In my experience, this is the same as my internal explanation of why everything is interesting. Somebody loves some weird stuff. I may not love it, or even understand it, but if I can meet a person who loves it? Who knows what love is in that domain? It’s not my truth, but it is truthful if I can find the right framing of the experience.

Maybe I should make movies. No, I shouldn’t. But, maybe I can send him some stories or… another quote I am going to be stuck with for a long time, because it’s about buying freedom to pursue the quest for truth:

“I had a pretty good run from ‘81 to ‘87 when I wasn’t employed. I had strong ethics about staying out of the nine-to-five grind. Maybe this sounds paranoid, but I think the goal of the greater world is for you to have a mediocre life, not realizing what you want in the world. That’s the story of my parents’ generation. Hardly any of them realized their dreams because they were young parents and fell into the trap of working. I saw the world as a big trap. I think that’s why I was able to save my money when I was in my 20s. I was buying freedom to live in the kind of world I wanted to live in.”

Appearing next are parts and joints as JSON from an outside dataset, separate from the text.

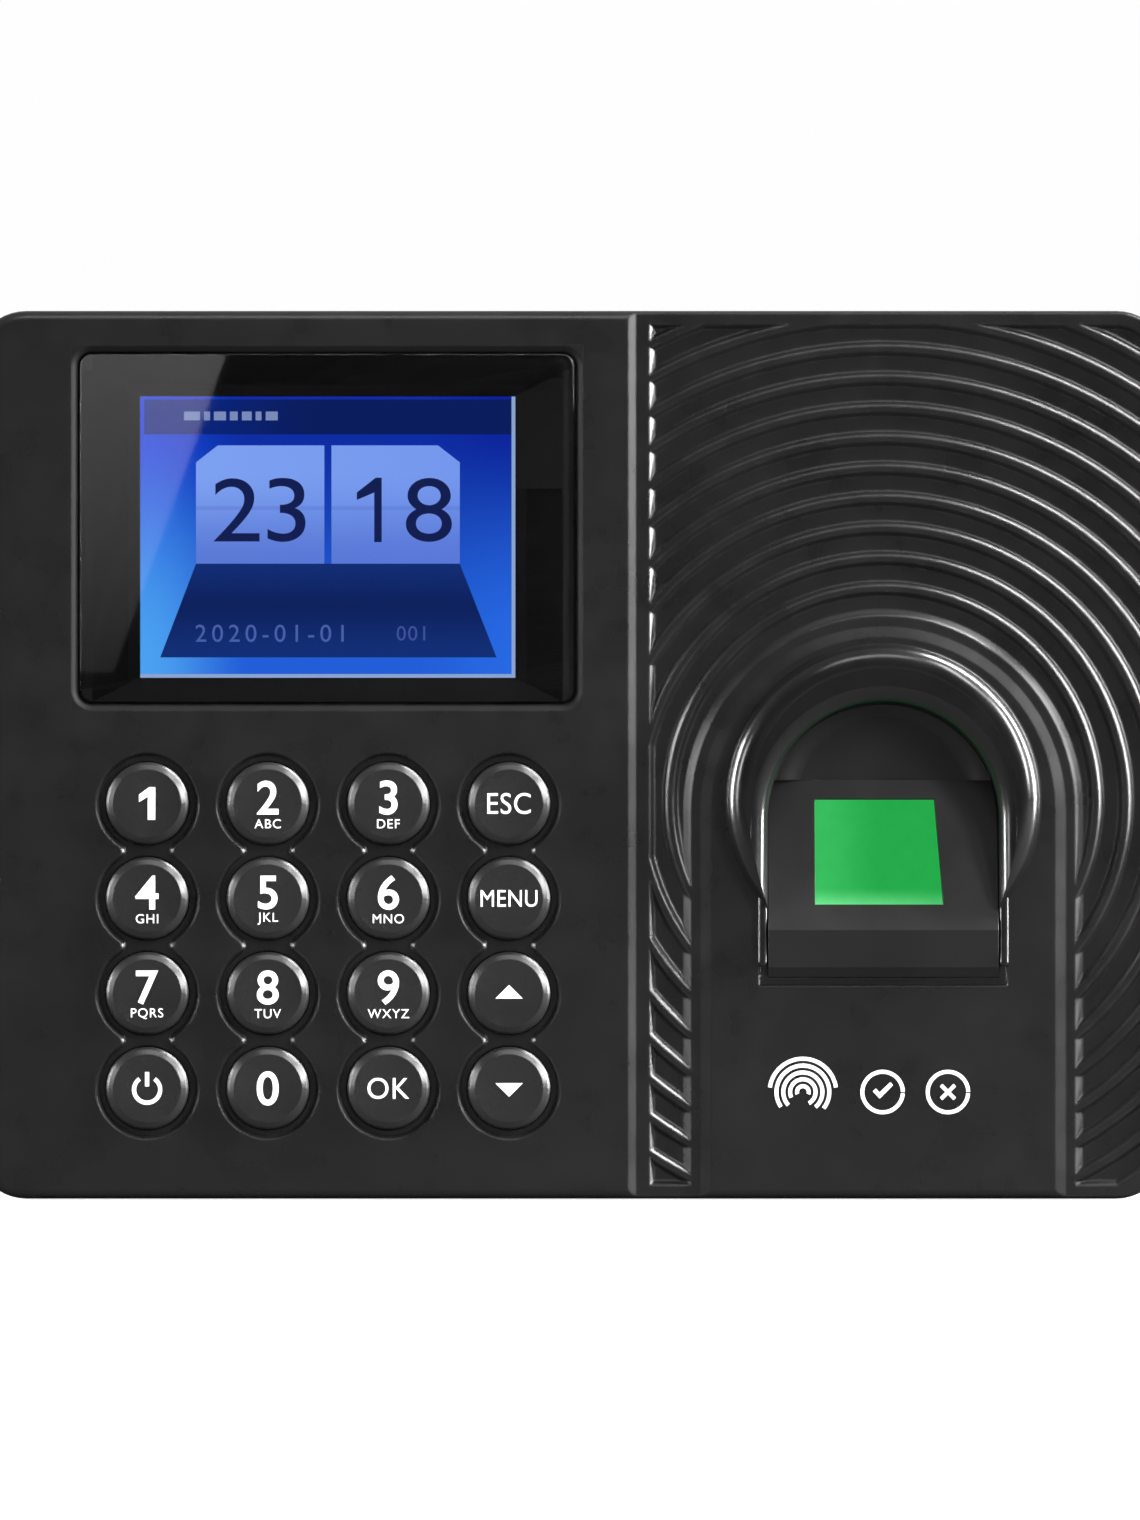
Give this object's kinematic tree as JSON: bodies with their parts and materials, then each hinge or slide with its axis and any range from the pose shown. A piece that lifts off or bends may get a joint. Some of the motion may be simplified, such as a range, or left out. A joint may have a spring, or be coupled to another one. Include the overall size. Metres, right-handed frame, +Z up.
{
  "type": "fingerprint terminal",
  "caption": "Wall-mounted fingerprint attendance terminal: flat case with a colour display, round push keys, an arched finger sensor and a rear wall bracket.",
  "frame": {"origin": "on the wall plane, behind the centre of the terminal's front outline", "axes": "+X to the right of someone facing the terminal, +Z up, +Y into the wall; the front faces -Y"},
  "size_m": [0.183, 0.037, 0.136],
  "materials": {
    "case_front": "fine moulded grain, matte",
    "case_rear": "spark-eroded texture, matte",
    "lens": "smoked clear acrylic, polished",
    "black_print": "black printed frame of the lens",
    "foam": "closed-cell foam",
    "lcd_metal": "thin plated sheet",
    "screen": "lit colour panel, satin",
    "backlight": "white reflector",
    "retainer": "moulded, matte",
    "flex": "polyimide film, satin",
    "silicone": "moulded silicone",
    "board": "green solder mask, satin",
    "key_cap": "satin moulded cap",
    "arch_gloss": "polished black",
    "well": "fine matte",
    "prism": "optical block lit green",
    "housing": "matte black moulding",
    "led": "clear package",
    "camera": "black lens barrel",
    "chip": "epoxy package",
    "connector": "cream nylon",
    "relay_case": "moulded case",
    "steel": "plated steel",
    "screw_black": "black oxide",
    "socket_plastic": "black moulding",
    "tongue": "white moulding",
    "speaker_cone": "paper cone and steel cup",
    "wire": "insulated wire",
    "bracket_paint": "zinc-plated sheet",
    "pad": "soft rubber"
  },
  "bodies": {
    "terminal": {"front_cover": "case_front", "rear_cover": "case_rear", "display_lens": "lens", "lens_adhesive": "black_print", "lcd_gasket": "foam", "lcd_frame": "lcd_metal", "lcd_panel": "screen", "lcd_backlight": "backlight", "lcd_retainer": "retainer", "lcd_screws": "steel", "lcd_flex": "flex", "keypad_mat": "silicone", "keypad_board": "board", "keypad_ribbon": "flex", "keypad_screws": "steel", "finger_arch": "arch_gloss", "finger_well": "well", "well_screws": "steel", "sensor_prism": "prism", "sensor_housing": "housing", "sensor_light_board": "board", "sensor_leds": "led", "sensor_camera": "camera", "sensor_board": "board", "sensor_ribbon": "flex", "sensor_screws": "steel", "main_board": "board", "board_chips": "chip", "board_connectors": "connector", "relay": "relay_case", "board_screws": "steel", "usb_port": "steel", "usb_tongue": "tongue", "power_jack": "socket_plastic", "power_jack_pin": "steel", "coin_cell": "steel", "coin_cell_holder": "socket_plastic", "speaker": "speaker_cone", "speaker_cable": "wire", "case_screws": "screw_black", "wall_bracket": "bracket_paint", "security_screw": "screw_black", "wall_pads": "pad"},
    "key_1": {"key_1": "key_cap"},
    "key_2": {"key_2": "key_cap"},
    "key_3": {"key_3": "key_cap"},
    "key_esc": {"key_esc": "key_cap"},
    "key_4": {"key_4": "key_cap"},
    "key_5": {"key_5": "key_cap"},
    "key_6": {"key_6": "key_cap"},
    "key_menu": {"key_menu": "key_cap"},
    "key_7": {"key_7": "key_cap"},
    "key_8": {"key_8": "key_cap"},
    "key_9": {"key_9": "key_cap"},
    "key_up": {"key_up": "key_cap"},
    "key_power": {"key_power": "key_cap"},
    "key_0": {"key_0": "key_cap"},
    "key_ok": {"key_ok": "key_cap"},
    "key_down": {"key_down": "key_cap"}
  },
  "joints": [
    {"name": "press_1", "type": "slide", "parent": "terminal", "child": "key_1", "axis": [0, 1, 0], "range_m": [0, 0.001]},
    {"name": "press_2", "type": "slide", "parent": "terminal", "child": "key_2", "axis": [0, 1, 0], "range_m": [0, 0.001]},
    {"name": "press_3", "type": "slide", "parent": "terminal", "child": "key_3", "axis": [0, 1, 0], "range_m": [0, 0.001]},
    {"name": "press_esc", "type": "slide", "parent": "terminal", "child": "key_esc", "axis": [0, 1, 0], "range_m": [0, 0.001]},
    {"name": "press_4", "type": "slide", "parent": "terminal", "child": "key_4", "axis": [0, 1, 0], "range_m": [0, 0.001]},
    {"name": "press_5", "type": "slide", "parent": "terminal", "child": "key_5", "axis": [0, 1, 0], "range_m": [0, 0.001]},
    {"name": "press_6", "type": "slide", "parent": "terminal", "child": "key_6", "axis": [0, 1, 0], "range_m": [0, 0.001]},
    {"name": "press_menu", "type": "slide", "parent": "terminal", "child": "key_menu", "axis": [0, 1, 0], "range_m": [0, 0.001]},
    {"name": "press_7", "type": "slide", "parent": "terminal", "child": "key_7", "axis": [0, 1, 0], "range_m": [0, 0.001]},
    {"name": "press_8", "type": "slide", "parent": "terminal", "child": "key_8", "axis": [0, 1, 0], "range_m": [0, 0.001]},
    {"name": "press_9", "type": "slide", "parent": "terminal", "child": "key_9", "axis": [0, 1, 0], "range_m": [0, 0.001]},
    {"name": "press_up", "type": "slide", "parent": "terminal", "child": "key_up", "axis": [0, 1, 0], "range_m": [0, 0.001]},
    {"name": "press_power", "type": "slide", "parent": "terminal", "child": "key_power", "axis": [0, 1, 0], "range_m": [0, 0.001]},
    {"name": "press_0", "type": "slide", "parent": "terminal", "child": "key_0", "axis": [0, 1, 0], "range_m": [0, 0.001]},
    {"name": "press_ok", "type": "slide", "parent": "terminal", "child": "key_ok", "axis": [0, 1, 0], "range_m": [0, 0.001]},
    {"name": "press_down", "type": "slide", "parent": "terminal", "child": "key_down", "axis": [0, 1, 0], "range_m": [0, 0.001]}
  ]
}
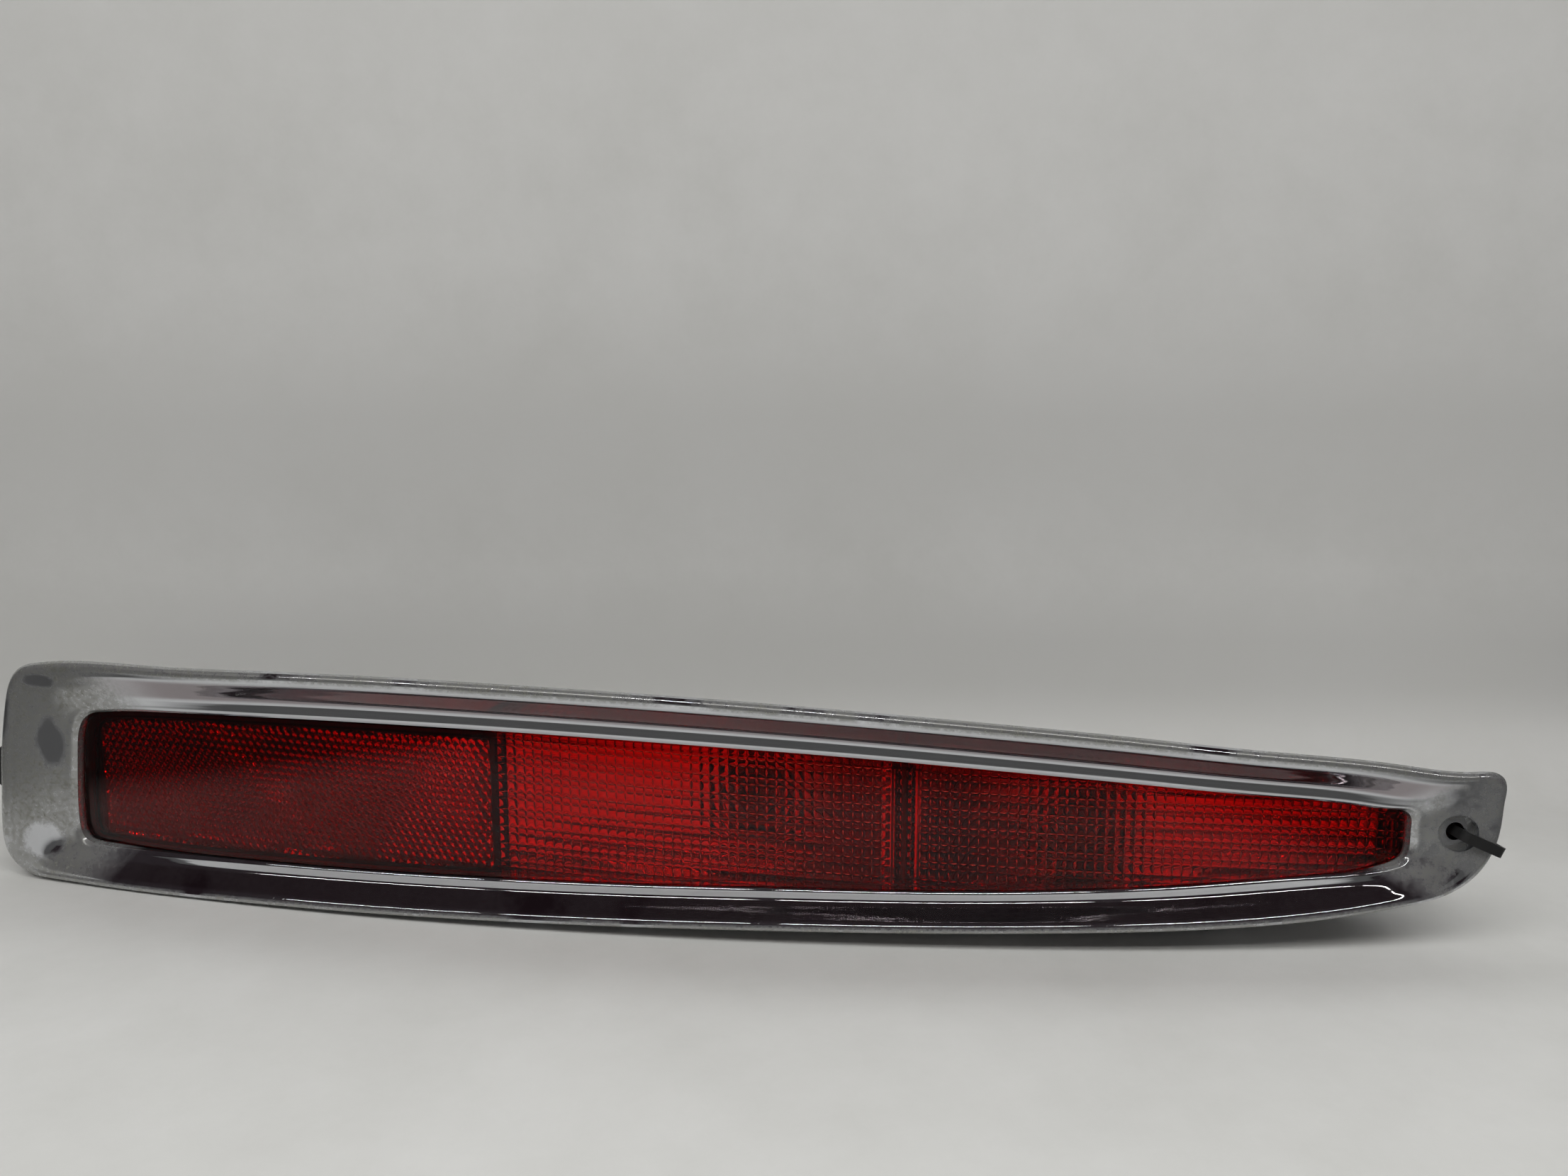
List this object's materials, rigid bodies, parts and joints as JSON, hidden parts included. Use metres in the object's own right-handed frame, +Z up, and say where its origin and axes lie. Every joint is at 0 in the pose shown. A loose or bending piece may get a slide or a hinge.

Money, yes - this is a financial person talking! - is a tool for resisting mediocrity. And, isn’t that true on so many levels? The trick is, as every artist knows, will you be good with just enough money to subsist on, or will you require more comforts and corresponding tradeoffs to have the life you actually want to live? This is hard. Money is the easiest means to enabling time to spend elsewhere. But, how much? That all depends on the comforts you require to be creative.

And, what if you’re not an artist in any traditional sense? What if you’re a baker, or a butcher, or a candlestick maker, or…? Don’t get hung up on that. I don’t make movies either. But the sentiment here is, if you are called to resist mediocrity too, you are called to create something of your own, and that is so very special to accept as a calling.

There’s no answer here. Just the reveal of the core truth, alongside the reality of money. Which lands us on one last quote, this one from Brian Raftery, about the early 80s film scene in Austin, about staying rooted while broadcasting the cultural truth you’re most in touch with because it’s made out of your own life experiences,

“Regional film scenes had started popping up. John Waters was working in Baltimore, and that was one of the first times that I remember a really interesting filmmaker being identified with a city he didn’t want to escape. Instead of fleeing your hometown and running to the West Coast or to New York, there was a new idea of staying put and broadcasting your hometown to the rest of the world.”

This is, presumably, why Kris knew I’d love this book.

What if you can embrace your weird little hometown? What if you can embrace the truth, for all its weirdness, as a unique expression of experience worth capturing? And, what if, you can view any means of getting towards being present with those truths, of helping others be present with those truths - no matter the medium - because you need others to know mediocrity is not the only option?

As finance-adjacent guys, Kris and I have this in common. There’s non-mediocre paths in front of and all around us we have the option (pun intended) to walk down. But, what if that’s not the path we want to be on? Where’s our truth in the mix? Who’s figured that part out?

Richard Linklater. Maybe not perfectly. But, he’s doing it well enough to lead us by one hell of an example. And the same goes for Melissa Maerz who pieced this book together.

The truth is out there. You already know what your curiosities are, so why not celebrate them too? You don’t have to be mediocre, not if you’re driven, you just have to figure out a way to make sure you have the time to celebrate your curiosities and build excitement with others.

All great art breaks the cycle of mediocrity, by revealing some truth, and inspiring others to give it a shot too. That’s a message I can live both by and for.

Need a place to start? Find one truth. Find one story that can only be told, let alone true, in the place you’re from, or from the people you know best in the world, or that you know the world has never heard anything like before. There’s an energy there. Start by admitting you feel it too.

I’m in on this book. Thanks Kris. Alright, alright, alright.